### Task requirements
All of the data below must be repeated exactly.

### Source data
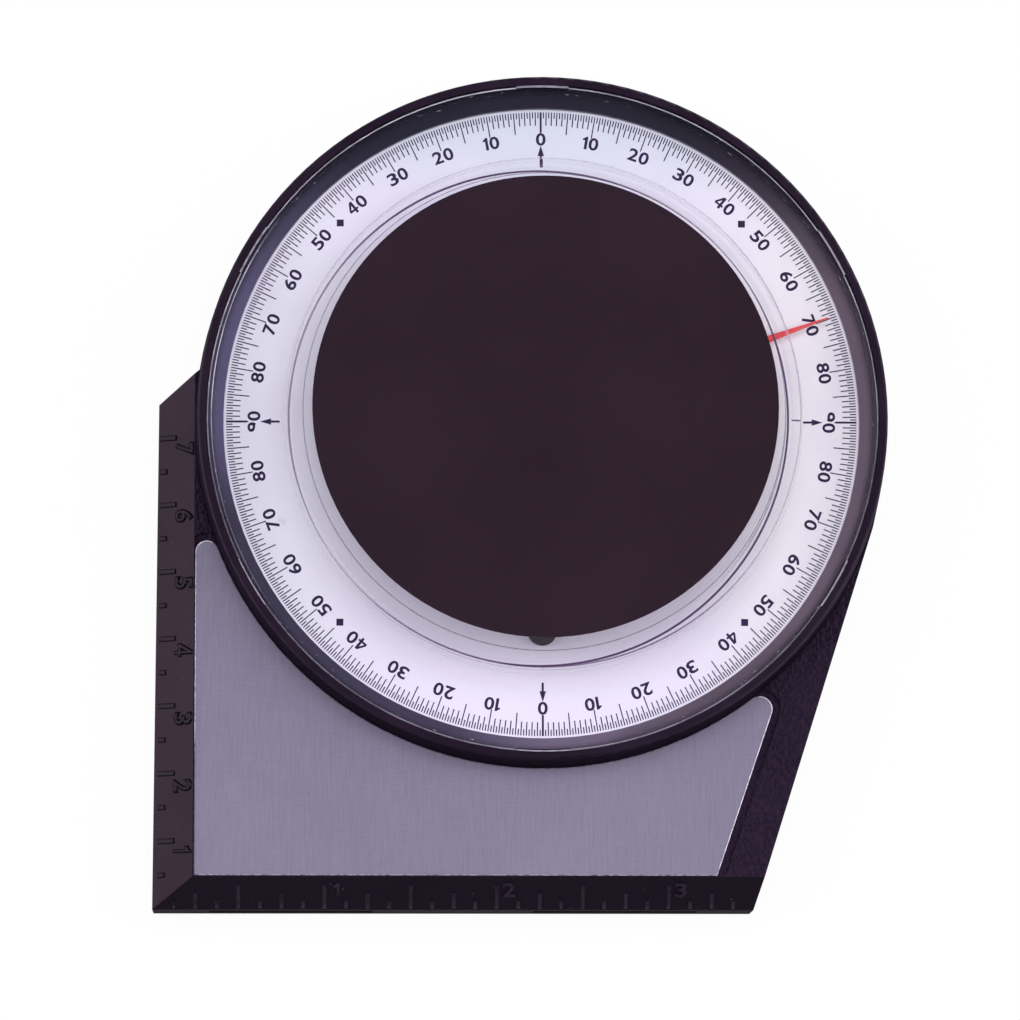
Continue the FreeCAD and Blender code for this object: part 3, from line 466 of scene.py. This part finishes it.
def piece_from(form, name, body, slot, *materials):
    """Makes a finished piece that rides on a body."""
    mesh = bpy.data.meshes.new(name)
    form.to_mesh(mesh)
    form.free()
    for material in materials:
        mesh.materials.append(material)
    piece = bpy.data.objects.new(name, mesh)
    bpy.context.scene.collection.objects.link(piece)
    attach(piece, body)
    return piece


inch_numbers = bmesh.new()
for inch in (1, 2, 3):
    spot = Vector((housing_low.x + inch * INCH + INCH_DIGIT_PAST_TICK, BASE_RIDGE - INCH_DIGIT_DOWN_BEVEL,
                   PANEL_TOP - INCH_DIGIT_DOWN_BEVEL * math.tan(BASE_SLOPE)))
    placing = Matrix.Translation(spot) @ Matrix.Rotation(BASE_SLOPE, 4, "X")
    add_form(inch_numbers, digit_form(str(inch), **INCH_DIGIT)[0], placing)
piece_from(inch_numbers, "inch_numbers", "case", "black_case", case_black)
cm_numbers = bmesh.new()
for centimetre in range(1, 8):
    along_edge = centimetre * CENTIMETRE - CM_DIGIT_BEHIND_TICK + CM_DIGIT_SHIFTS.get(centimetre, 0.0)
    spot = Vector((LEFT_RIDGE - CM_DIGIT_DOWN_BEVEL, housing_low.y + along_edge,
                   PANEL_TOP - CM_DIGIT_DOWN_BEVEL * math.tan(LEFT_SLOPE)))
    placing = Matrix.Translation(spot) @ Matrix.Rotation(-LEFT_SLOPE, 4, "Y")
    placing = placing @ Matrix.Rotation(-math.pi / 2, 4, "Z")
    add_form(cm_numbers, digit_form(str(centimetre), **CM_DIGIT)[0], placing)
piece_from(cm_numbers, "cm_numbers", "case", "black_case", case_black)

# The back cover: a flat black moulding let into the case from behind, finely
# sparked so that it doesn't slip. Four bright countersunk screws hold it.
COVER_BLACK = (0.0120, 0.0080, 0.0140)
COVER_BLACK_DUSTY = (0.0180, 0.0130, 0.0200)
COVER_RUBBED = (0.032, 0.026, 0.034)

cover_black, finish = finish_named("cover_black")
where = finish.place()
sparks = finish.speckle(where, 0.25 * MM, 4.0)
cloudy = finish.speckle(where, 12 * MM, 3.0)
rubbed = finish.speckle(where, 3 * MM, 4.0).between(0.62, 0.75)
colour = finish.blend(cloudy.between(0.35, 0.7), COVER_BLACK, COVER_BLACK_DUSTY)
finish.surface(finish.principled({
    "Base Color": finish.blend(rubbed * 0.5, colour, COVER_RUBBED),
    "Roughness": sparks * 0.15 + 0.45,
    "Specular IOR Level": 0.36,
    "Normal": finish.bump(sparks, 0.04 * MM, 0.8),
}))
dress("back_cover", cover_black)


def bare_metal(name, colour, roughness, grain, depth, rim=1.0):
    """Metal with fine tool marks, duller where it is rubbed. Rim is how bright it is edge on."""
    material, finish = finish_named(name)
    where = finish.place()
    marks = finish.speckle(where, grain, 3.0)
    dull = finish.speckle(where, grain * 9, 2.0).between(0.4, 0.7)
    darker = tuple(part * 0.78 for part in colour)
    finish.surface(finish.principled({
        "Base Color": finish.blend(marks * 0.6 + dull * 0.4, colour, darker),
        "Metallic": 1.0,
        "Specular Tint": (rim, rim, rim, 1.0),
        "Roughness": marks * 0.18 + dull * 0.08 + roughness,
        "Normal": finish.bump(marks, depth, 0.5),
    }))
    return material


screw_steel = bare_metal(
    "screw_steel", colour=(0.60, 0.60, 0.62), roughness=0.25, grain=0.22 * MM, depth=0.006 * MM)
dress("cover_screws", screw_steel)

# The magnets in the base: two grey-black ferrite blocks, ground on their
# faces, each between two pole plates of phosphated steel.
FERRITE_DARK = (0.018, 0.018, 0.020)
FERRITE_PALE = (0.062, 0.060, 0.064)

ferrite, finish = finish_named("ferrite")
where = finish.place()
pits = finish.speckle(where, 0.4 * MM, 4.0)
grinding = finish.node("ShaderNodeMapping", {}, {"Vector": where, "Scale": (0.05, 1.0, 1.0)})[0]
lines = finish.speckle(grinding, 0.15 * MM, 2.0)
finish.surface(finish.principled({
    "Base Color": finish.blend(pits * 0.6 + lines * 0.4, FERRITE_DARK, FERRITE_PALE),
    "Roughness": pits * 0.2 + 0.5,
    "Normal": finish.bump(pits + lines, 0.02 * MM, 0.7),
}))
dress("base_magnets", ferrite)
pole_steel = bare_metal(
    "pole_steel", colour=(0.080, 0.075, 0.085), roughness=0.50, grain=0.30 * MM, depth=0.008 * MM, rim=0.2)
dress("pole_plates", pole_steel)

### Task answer
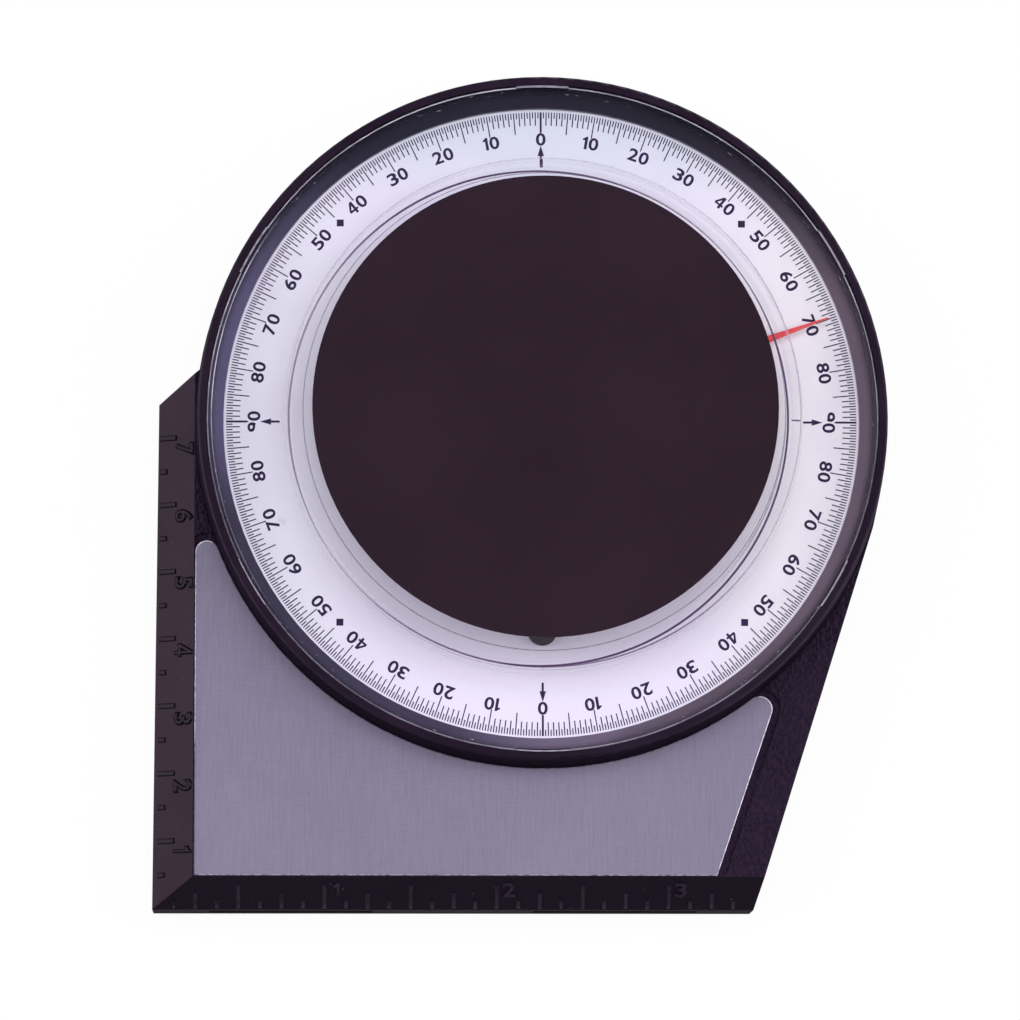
Continue the FreeCAD and Blender code for this object: part 3, from line 466 of scene.py. This part finishes it.
def piece_from(form, name, body, slot, *materials):
    """Makes a finished piece that rides on a body."""
    mesh = bpy.data.meshes.new(name)
    form.to_mesh(mesh)
    form.free()
    for material in materials:
        mesh.materials.append(material)
    piece = bpy.data.objects.new(name, mesh)
    bpy.context.scene.collection.objects.link(piece)
    attach(piece, body)
    return piece


inch_numbers = bmesh.new()
for inch in (1, 2, 3):
    spot = Vector((housing_low.x + inch * INCH + INCH_DIGIT_PAST_TICK, BASE_RIDGE - INCH_DIGIT_DOWN_BEVEL,
                   PANEL_TOP - INCH_DIGIT_DOWN_BEVEL * math.tan(BASE_SLOPE)))
    placing = Matrix.Translation(spot) @ Matrix.Rotation(BASE_SLOPE, 4, "X")
    add_form(inch_numbers, digit_form(str(inch), **INCH_DIGIT)[0], placing)
piece_from(inch_numbers, "inch_numbers", "case", "black_case", case_black)
cm_numbers = bmesh.new()
for centimetre in range(1, 8):
    along_edge = centimetre * CENTIMETRE - CM_DIGIT_BEHIND_TICK + CM_DIGIT_SHIFTS.get(centimetre, 0.0)
    spot = Vector((LEFT_RIDGE - CM_DIGIT_DOWN_BEVEL, housing_low.y + along_edge,
                   PANEL_TOP - CM_DIGIT_DOWN_BEVEL * math.tan(LEFT_SLOPE)))
    placing = Matrix.Translation(spot) @ Matrix.Rotation(-LEFT_SLOPE, 4, "Y")
    placing = placing @ Matrix.Rotation(-math.pi / 2, 4, "Z")
    add_form(cm_numbers, digit_form(str(centimetre), **CM_DIGIT)[0], placing)
piece_from(cm_numbers, "cm_numbers", "case", "black_case", case_black)

# The back cover: a flat black moulding let into the case from behind, finely
# sparked so that it doesn't slip. Four bright countersunk screws hold it.
COVER_BLACK = (0.0120, 0.0080, 0.0140)
COVER_BLACK_DUSTY = (0.0180, 0.0130, 0.0200)
COVER_RUBBED = (0.032, 0.026, 0.034)

cover_black, finish = finish_named("cover_black")
where = finish.place()
sparks = finish.speckle(where, 0.25 * MM, 4.0)
cloudy = finish.speckle(where, 12 * MM, 3.0)
rubbed = finish.speckle(where, 3 * MM, 4.0).between(0.62, 0.75)
colour = finish.blend(cloudy.between(0.35, 0.7), COVER_BLACK, COVER_BLACK_DUSTY)
finish.surface(finish.principled({
    "Base Color": finish.blend(rubbed * 0.5, colour, COVER_RUBBED),
    "Roughness": sparks * 0.15 + 0.45,
    "Specular IOR Level": 0.36,
    "Normal": finish.bump(sparks, 0.04 * MM, 0.8),
}))
dress("back_cover", cover_black)


def bare_metal(name, colour, roughness, grain, depth, rim=1.0):
    """Metal with fine tool marks, duller where it is rubbed. Rim is how bright it is edge on."""
    material, finish = finish_named(name)
    where = finish.place()
    marks = finish.speckle(where, grain, 3.0)
    dull = finish.speckle(where, grain * 9, 2.0).between(0.4, 0.7)
    darker = tuple(part * 0.78 for part in colour)
    finish.surface(finish.principled({
        "Base Color": finish.blend(marks * 0.6 + dull * 0.4, colour, darker),
        "Metallic": 1.0,
        "Specular Tint": (rim, rim, rim, 1.0),
        "Roughness": marks * 0.18 + dull * 0.08 + roughness,
        "Normal": finish.bump(marks, depth, 0.5),
    }))
    return material


screw_steel = bare_metal(
    "screw_steel", colour=(0.60, 0.60, 0.62), roughness=0.25, grain=0.22 * MM, depth=0.006 * MM)
dress("cover_screws", screw_steel)

# The magnets in the base: two grey-black ferrite blocks, ground on their
# faces, each between two pole plates of phosphated steel.
FERRITE_DARK = (0.018, 0.018, 0.020)
FERRITE_PALE = (0.062, 0.060, 0.064)

ferrite, finish = finish_named("ferrite")
where = finish.place()
pits = finish.speckle(where, 0.4 * MM, 4.0)
grinding = finish.node("ShaderNodeMapping", {}, {"Vector": where, "Scale": (0.05, 1.0, 1.0)})[0]
lines = finish.speckle(grinding, 0.15 * MM, 2.0)
finish.surface(finish.principled({
    "Base Color": finish.blend(pits * 0.6 + lines * 0.4, FERRITE_DARK, FERRITE_PALE),
    "Roughness": pits * 0.2 + 0.5,
    "Normal": finish.bump(pits + lines, 0.02 * MM, 0.7),
}))
dress("base_magnets", ferrite)
pole_steel = bare_metal(
    "pole_steel", colour=(0.080, 0.075, 0.085), roughness=0.50, grain=0.30 * MM, depth=0.008 * MM, rim=0.2)
dress("pole_plates", pole_steel)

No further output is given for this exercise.